If you want to do conservation right, listening to local peoples’ ideas is the proven path to success.
Conservation in the Caura rests on indigenous cultural practices and belief systems.
mongabay.com: Do you envision these ventures eventually become self-sustaining or will they likely continue to need outside support?
Milleron: Everything we’ve done is meant to minimize the role of outsiders and maximize local involvement. So now there is a local civic association that will take on more and more responsibility for obtaining funding for their projects. But, there are still certain technical hurdles—for example, how to serve vast quantities of recorded data—that have to be resolved with help from outside the Caura. I think that barter is good for conservation also. Global goals, like REDD can be met by cutting out inefficient cash transactions. If you ask a man from the upper Caura to stop cutting palms down, to reduce forest degradation—and you pay him in cash, that cash is hugely wasted in some long journey to town where he won’t find the solar panels he seeks anyway. Just give him the solar panels, in exchange for verifiable stewardship. That’s where I think we need to go.
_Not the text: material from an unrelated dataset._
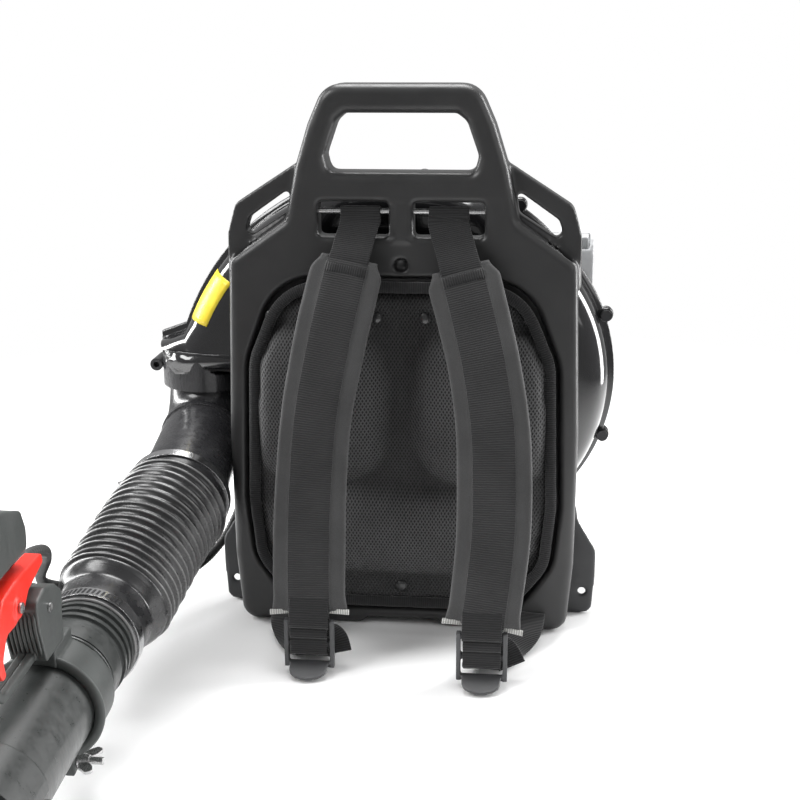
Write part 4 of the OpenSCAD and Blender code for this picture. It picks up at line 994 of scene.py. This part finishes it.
def make_back_pad():
    """The air-mesh pad: crowned lobes, puffed by cloth pressure, with a bound border."""
    outline = np.array([tuple(p) for p in recess_outline(-4)])
    step = 4.0
    xs = np.arange(-PAD_HALF_W - 6, PAD_HALF_W + 6.1, step)
    zs = np.arange(PAD_BOTTOM - 10, PAD_TOP + 6.1, step)
    index, verts = {}, []
    for i, x in enumerate(xs):
        for k, z in enumerate(zs):
            depth = inside_depth(outline, x, z)
            if depth > -0.7 * step:
                if depth < step * 0.5:
                    a = outline[np.argmin(((outline - (x, z)) ** 2).sum(1))]
                    x2, z2 = (x + a[0]) / 2, (z + a[1]) / 2
                else:
                    x2, z2 = x, z
                edge = ease(max(0.0, depth) / 14)
                index[i, k] = len(verts)
                verts.append(mm(x2, PAD_BASE - pad_height(x, z) * edge + 1.5 * (1 - edge), z2))
    faces = []
    for i, k in index:
        quad = [(i, k), (i + 1, k), (i + 1, k + 1), (i, k + 1)]
        if all(q in index for q in quad):
            faces.append(tuple(index[q] for q in quad))
    obj = build("back_pad_cloth", verts, faces)
    back = obj.modifiers.new("thickness", "SOLIDIFY")
    back.thickness = 0.006
    back.offset = -1 if obj.data.polygons[0].normal.y < 0 else 1
    apply_modifiers(obj)
    obj = puff(obj, 0.0045, 4.0, 0.005)
    finer = obj.modifiers.new("finer", "SUBSURF")
    finer.levels = finer.render_levels = 1
    apply_modifiers(obj)
    flatten_back(obj, -0.0902)
    place(obj, "mesh_pad", "root")
    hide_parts("back_pad")
    make_pad_border()


def flatten_back(obj, limit):
    """Keeps a pad in front of the wall that it lies on."""
    for vertex in obj.data.vertices:
        vertex.co.y = min(vertex.co.y, limit)


def puff(obj, voxel, pressure, cap):
    """Fills a pad by cloth pressure: remesh, 20 frames, and no point moves further than cap metres."""
    remesh = obj.modifiers.new("remesh", "REMESH")
    remesh.mode = "VOXEL"
    remesh.voxel_size = voxel
    remesh.use_smooth_shade = True
    apply_modifiers(obj)
    relax = obj.modifiers.new("relax", "SMOOTH")
    relax.iterations = 3
    apply_modifiers(obj)
    rest = np.array([v.co for v in obj.data.vertices])
    cloth_mod = obj.modifiers.new("cloth", "CLOTH")
    settings = cloth_mod.settings
    settings.quality = 5
    settings.mass = 0.25
    settings.use_pressure = True
    settings.uniform_pressure_force = pressure
    settings.tension_stiffness = 25
    settings.compression_stiffness = 25
    settings.bending_stiffness = 1.0
    settings.effector_weights.gravity = 0
    cloth_mod.collision_settings.use_collision = False
    scene = bpy.context.scene
    for number in range(1, 21):
        scene.frame_set(number)
    mesh = evaluated_mesh(obj)
    moved = np.array([v.co for v in mesh.vertices])
    bpy.data.meshes.remove(mesh)
    obj.modifiers.clear()
    scene.frame_set(1)
    shift = moved - rest
    far = np.linalg.norm(shift, axis=1, keepdims=True)
    shift *= np.minimum(1, cap / np.maximum(far, 1e-9))
    if not np.isfinite(shift).all():
        shift[:] = 0
    obj.data.vertices.foreach_set("co", (rest + shift).astype(np.float32).ravel())
    obj.data.update()
    return obj


def make_pad_border():
    """The bound edge round the pad, a flat folded tape with a soft crown."""
    outline = [mm(p.x, -104.2, p.y) for p in recess_outline(-8, 12)]
    path, along = resample(outline + [outline[0]], 0.003)
    path, along = path[:-1], along[:-1]
    n = len(path)
    rings, uv_rings = [], []
    for i, point in enumerate(path):
        t = (path[(i + 1) % n] - path[i - 1]).normalized()
        out = Vector((t.z, 0, -t.x))
        pull = 0.25 * math.sin(along[i] * 1000 / 5.1)
        section = [(-5.5, 1.5), (-5.2, -0.4), (-4, -1.7), (-1.5, -2.5 - pull * 0.4), (1.5, -2.4), (4, -1.2),
                   (5, 0.6), (5, 4), (0, 6), (-5, 4)]
        rings.append([point + out * ((a + pull * 0.3) * 0.001) + Vector((0, h * 0.001, 0))
                      for a, h in section])
        uv_rings.append([(a * 0.001, along[i]) for a, h in section])
    obj = skin("pad_binding", rings, uv_rings, loop=True)
    place(obj, "webbing", "root")


# ---------- bellows hose and conduit ----------

ELBOW_TURN = math.radians(75)
ELBOW_BEND, ELBOW_STRAIGHT, COLLAR_BOTTOM = 55, 98, 224
ELBOW_DIR = Vector((0, -math.sin(ELBOW_TURN), -math.cos(ELBOW_TURN)))
HOSE_START = Vector((
    OUTLET_X,
    -ELBOW_BEND * (1 - math.cos(ELBOW_TURN)) - ELBOW_STRAIGHT * math.sin(ELBOW_TURN),
    COLLAR_BOTTOM - ELBOW_BEND * math.sin(ELBOW_TURN) - ELBOW_STRAIGHT * math.cos(ELBOW_TURN)))
WAND_DIR = Vector((0, -math.cos(WAND_SLOPE), -math.sin(WAND_SLOPE)))
HOSE_END = Vector(RING_AT) - WAND_DIR * 99
CUFF = 18
RIDGES = 16


def tube(name, path, radius, sides=64, inner=None):
    """A round tube; radius and inner are functions of the distance from the start, in metres."""
    points, along = path
    rings_out, rings_in = [], []
    for i, (point, s) in enumerate(zip(points, along)):
        t = tangent(points, i)
        one = t.cross(Vector((0, 0, 1))).normalized()
        two = t.cross(one)
        ray = [one * math.cos(2 * math.pi * k / sides) + two * math.sin(2 * math.pi * k / sides)
               for k in range(sides)]
        rings_out.append([point + r * radius(s) for r in ray])
        if inner:
            rings_in.append([point + r * inner(s) for r in ray])
    if inner:
        return skin(name, rings_out + rings_in[::-1], loop=True)
    return skin(name, rings_out)


def hose_points():
    ends = [HOSE_START, HOSE_START + ELBOW_DIR * 20, HOSE_START + ELBOW_DIR * 70 + Vector((-8, 0, 0)),
            HOSE_END - WAND_DIR * 46 + Vector((2, 0, 3)), HOSE_END - WAND_DIR * 4, HOSE_END + WAND_DIR * CUFF]
    return [p * 0.001 for p in smooth(ends, 24)]


def make_bellows():
    """The corrugated hose in two pieces that meet in the middle."""
    points, along = resample(hose_points(), 0.0009)
    total = along[-1]
    first, last = 0.020, total * 0.70
    pitch = (last - first) / RIDGES

    def outer(s):
        if s < first - 0.003:
            return 0.0482
        if s < last:
            wave = abs(math.cos(math.pi * (s - first) / pitch)) ** 0.8
            crest = 0.0530 - 0.0045 * wave
            return 0.0482 + (crest - 0.0482) * ease((s - first + 0.003) / 0.006)
        cone = ease((s - last) / (total * 0.10))
        return 0.0500 * (1 - cone) + 0.0424 * cone

    def inner(s):
        return outer(s) - 0.0028

    middle = min(range(len(along)), key=lambda i: abs(along[i] - (first + pitch * 7)))
    upper = tube("bellows_upper", (points[:middle + 1], along[:middle + 1]), outer, inner=inner)
    lower = tube("bellows_lower", (points[middle:], along[middle:]), outer, inner=inner)
    place(upper, "hose_rubber")
    place(lower, "hose_rubber")
    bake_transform(upper)
    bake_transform(lower)
    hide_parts("bellows_hose")


CONDUIT_ROUTE = [(-244.5, -464, 197), (-244, -450, 199), (-243, -430, 199), (-246, -395, 188),
                 (-264, -345, 160), (-291, -290, 116), (-288, -215, 78), (-258, -150, 50), (-222, -95, 44),
                 (-200, -40, 52), (-184, 0, 84), (-172, 50, 140), (-136, 72, 200), (-76, 70, 250),
                 (-54, 68, 276), (-47, 70, 300), (-44, 80, 309), (-44, 97.2, 310)]
CONDUIT_R = 0.0045


def make_conduit():
    """The corrugated sleeve of the throttle cable, in two pieces that meet beside the hose."""
    points, along = resample(smooth([mm(*p) for p in CONDUIT_ROUTE], 20), 0.00105)

    def ridged(s):
        return CONDUIT_R - 0.0007 * (0.5 + 0.5 * math.cos(2 * math.pi * s / 0.0042))

    goal = mm(-288, -215, 78)
    middle = min(range(len(points)), key=lambda i: (points[i] - goal).length)
    front = tube("conduit_front", (points[:middle + 1], along[:middle + 1]), ridged, 16)
    rear = tube("conduit_rear", (points[middle:], along[middle:]), ridged, 16)
    place(front, "conduit_plastic")
    place(rear, "conduit_plastic")
    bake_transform(front)
    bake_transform(rear)
    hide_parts("throttle_conduit")


# ---------- clamps and wand details ----------


def clamp_slots(name, centre, axis, radius, width, arc, body):
    """The pressed worm slots of a hose clamp, as small raised bars round part of the band."""
    one = axis.cross(Vector((1, 0, 0))).normalized()
    two = axis.cross(one)
    parts = []
    count = 26
    for i in range(count):
        a = math.radians(arc[0] + (arc[1] - arc[0]) * i / count)
        out = one * math.cos(a) + two * math.sin(a)
        along = one * -math.sin(a) + two * math.cos(a)
        points = []
        for u, v, h in [(-1, -1, 0), (1, -1, 0), (1, 1, 0), (-1, 1, 0), (-0.7, -0.9, 1), (0.7, -0.9, 1),
                        (0.7, 0.9, 1), (-0.7, 0.9, 1)]:
            points.append(centre + out * (radius + 0.0004 * h) + along * (u * 0.0011 + v * 0.0005)
                          + axis * (v * width * 0.32))
        faces = [(0, 1, 2, 3), (4, 5, 6, 7), (0, 1, 5, 4), (1, 2, 6, 5), (2, 3, 7, 6), (3, 0, 4, 7)]
        parts.append(build("slot", points, faces, flat=True))
    obj = join(name, parts)
    obj.data.polygons.foreach_set("use_smooth", [False] * len(obj.data.polygons))
    place(obj, "black_screws", body)
    return obj


def grip_ribs():
    """Upright ribs down the front of the grip."""
    front = [(-36, 58), (-39.5, 70), (-42.5, 84), (-43.2, 97)]
    parts = []
    for i in range(8):
        x = -11.2 + 3.2 * i
        path = smooth([wand(x, y, z) for y, z in front], 6)
        points, along = resample(path, 0.0015)
        total = along[-1]

        def rib(s):
            return 0.0012 * (0.25 + 0.75 * ease(min(s, total - s) / 0.006))

        parts.append(tube("rib", (points, along), rib, 10))
    obj = join("grip_ribs", parts)
    place(obj, "grip_plastic", "wand")


def make_wand_details():
    axis = WAND_DIR.normalized()
    clamp_slots("lower_clamp_slots", wand(0, 92, 0), axis, 0.0438, 0.011, (-40, 95), "wand")
    grip_ribs()
    for name, y, r in (("pipe_bead_front", -147, 39.4), ("pipe_bead_rear", 27, 39.6)):
        profile = [(37.6, -2), (r, -1.4), (r + 0.6, 0), (r, 1.4), (37.6, 2)]
        ring = lathe_ring(name, profile, wand(0, y, 0), axis)
        place(ring, "pipe_plastic", "wand")
    ring = lathe_ring("saddle_rim", [(38.6, 0), (44.6, -0.6), (46.4, 0.8), (46.2, 2.6), (44, 4.2), (38.6, 3)],
                      wand(0, -15.5, 0), -axis)
    place(ring, "grip_plastic", "wand")


# ---------- carried-over parts ----------


def finish_cad_parts():
    """Gives every CAD part that still shows its own material."""
    for node, obj in NODES.items():
        obj.data.materials.clear()
        obj.data.materials.append(MATERIALS[SLOT_OF[node]])


# ---------- stage ----------


def area_light(name, at, target, size, power, size_y=None, colour=(1, 1, 1)):
    data = bpy.data.lights.new(name, "AREA")
    data.energy = power
    data.color = colour
    data.size = size
    if size_y:
        data.shape = "RECTANGLE"
        data.size_y = size_y
    obj = bpy.data.objects.new(name, data)
    bpy.context.scene.collection.objects.link(obj)
    obj.location = at
    obj.rotation_euler = (Vector(target) - Vector(at)).to_track_quat("-Z", "Y").to_euler()
    return obj


ROOM_LIGHT = 0.32


def make_stage():
    """A pale floor that fades into a white room, and large soft lights."""
    mesh = bpy.data.meshes.new("floor")
    mesh.from_pydata([(-3, -3, 0), (3, -3, 0), (3, 3, 0), (-3, 3, 0)], [], [(0, 1, 2, 3)])
    floor = new_object("floor", mesh)
    mat, tree, bsdf = shader("floor")
    paint = two_tone(tree, object_noise(tree, 3), "Fac", (0.93, 0.93, 0.93), (0.97, 0.97, 0.97))
    wire(tree, paint, "Color", bsdf, "Base Color")
    bsdf.inputs["Roughness"].default_value = 0.9
    away = add(tree, "ShaderNodeVectorMath", operation="LENGTH")
    wire(tree, add(tree, "ShaderNodeTexCoord"), "Object", away, 0)
    wire(tree, spread(tree, away, "Value", 1.0, 0.0, 0.55, 1.25), "Result", bsdf, "Alpha")
    floor.data.materials.append(mat)
    world = bpy.data.worlds.new("room")
    bpy.context.scene.world = world
    world.use_nodes = True
    tree = world.node_tree
    background = tree.nodes["Background"]
    background.inputs["Color"].default_value = (1, 1, 1, 1)
    seen = spread(tree, add(tree, "ShaderNodeLightPath"), "Is Camera Ray", ROOM_LIGHT, 1.0, 0, 1)
    wire(tree, seen, "Result", background, "Strength")
    area_light("key", (-1.7, -1.3, 1.9), (0, -0.1, 0.25), 1.0, 34)
    area_light("fill", (1.9, -1.5, 1.2), (0, -0.1, 0.2), 1.2, 7)
    area_light("top", (0.0, 0.45, 2.1), (0, 0, 0.3), 1.3, 58)
    area_light("right_strip", (1.3, 0.45, 0.6), (0.1, 0, 0.3), 0.35, 26, 1.5)
    area_light("left_strip", (-1.5, 0.35, 0.7), (-0.2, -0.1, 0.25), 0.35, 26, 1.5)
    bpy.context.scene.view_settings.view_transform = "Standard"
    bpy.context.scene.view_settings.look = "None"


# ---------- build ----------

make_bellows()
make_conduit()
finish_cad_parts()
make_moulded_parts()
case_half("volute_front_shell", "volute_front", -1, CASE_FRONT)
case_half("volute_rear_shell", "volute_rear", 1, CASE_REAR)
make_sticker()
make_back_pad()
make_harness()
lower_webbing("left", LEFT_BUCKLE, -112, -50)
lower_webbing("right", RIGHT_BUCKLE, 124, 112)
make_wand_details()
make_stage()

bpy.context.view_layer.update()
Below Para Falls Foot of the Sierra de Maigualida Caura River. Photos by Kike Arnal. |
Video is really interesting on a local level. Worst thing to do is to scold some guys for watching Van Damme the seventh night in a row. I can say from experience that if they have local videos—traditional wrestling, even someone felling a tree for a dugout—they are at least as interested in those. Could be a local market. But, just as we need “inside support”—good stewardship—they will need outside support from us. Getting to an even and sensible trade is the trick. We have a lot to learn and not much time.
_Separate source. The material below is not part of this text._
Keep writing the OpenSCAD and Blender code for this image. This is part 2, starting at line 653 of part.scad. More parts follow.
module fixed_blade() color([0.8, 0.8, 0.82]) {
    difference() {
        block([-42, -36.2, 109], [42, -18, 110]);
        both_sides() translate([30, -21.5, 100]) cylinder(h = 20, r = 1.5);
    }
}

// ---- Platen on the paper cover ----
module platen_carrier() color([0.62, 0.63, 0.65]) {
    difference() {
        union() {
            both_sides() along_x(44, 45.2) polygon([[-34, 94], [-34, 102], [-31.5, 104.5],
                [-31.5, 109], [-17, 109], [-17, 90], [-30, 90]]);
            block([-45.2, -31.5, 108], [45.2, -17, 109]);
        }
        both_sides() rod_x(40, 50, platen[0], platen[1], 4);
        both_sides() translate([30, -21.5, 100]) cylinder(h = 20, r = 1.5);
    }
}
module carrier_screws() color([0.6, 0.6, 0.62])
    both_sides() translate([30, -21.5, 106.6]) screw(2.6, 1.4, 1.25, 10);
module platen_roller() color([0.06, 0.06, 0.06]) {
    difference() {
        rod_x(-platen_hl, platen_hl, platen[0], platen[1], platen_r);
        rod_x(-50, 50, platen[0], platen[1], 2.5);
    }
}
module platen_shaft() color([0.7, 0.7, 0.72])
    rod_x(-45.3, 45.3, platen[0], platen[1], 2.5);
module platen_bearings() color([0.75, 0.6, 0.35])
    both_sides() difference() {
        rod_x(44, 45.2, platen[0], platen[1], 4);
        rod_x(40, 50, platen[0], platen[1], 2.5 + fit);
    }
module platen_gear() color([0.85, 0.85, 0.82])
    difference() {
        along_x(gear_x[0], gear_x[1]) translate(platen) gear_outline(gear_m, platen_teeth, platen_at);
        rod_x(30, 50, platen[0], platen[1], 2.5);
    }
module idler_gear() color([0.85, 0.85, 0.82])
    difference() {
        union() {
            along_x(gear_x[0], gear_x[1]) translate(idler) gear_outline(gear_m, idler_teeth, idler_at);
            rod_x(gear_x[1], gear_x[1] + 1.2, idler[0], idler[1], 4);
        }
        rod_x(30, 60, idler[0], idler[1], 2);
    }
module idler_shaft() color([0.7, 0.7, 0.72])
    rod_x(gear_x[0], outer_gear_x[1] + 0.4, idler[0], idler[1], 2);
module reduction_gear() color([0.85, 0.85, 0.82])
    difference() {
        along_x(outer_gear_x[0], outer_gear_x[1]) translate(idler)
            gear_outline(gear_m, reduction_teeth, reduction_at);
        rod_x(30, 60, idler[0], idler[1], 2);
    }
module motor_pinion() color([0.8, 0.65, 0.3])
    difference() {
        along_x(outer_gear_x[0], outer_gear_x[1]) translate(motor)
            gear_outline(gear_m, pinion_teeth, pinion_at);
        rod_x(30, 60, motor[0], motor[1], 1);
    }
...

mongabay.com: What can people outside the Caura basin do to help?
Milleron: Fund small conservation efforts in tropical South America or elsewhere where you can talk to the people doing the work. Of course we’d love it if people thought of Caura Futures. We stretch contributions a long way, and these are tough times for small non-profits, in particular. We like those relationships where people are genuinely interested in discussing the details of the work, and we are small enough that we can give concrete answers. Caura Futures pays no office rent in the U.S., thanks to one of our board members. That’s my pitch. On a more serious note, we often need technical expertise in a series of areas. It’s fun to learn all about submersible water pumps or puzzle over what best to use now that mini-disc recorders have become obsolete, but we’d rather have people who know more give us advice about such things. Donations of mini-dv cameras with mic jacks, those kinds of things are welcome as well. Or, just spread the word.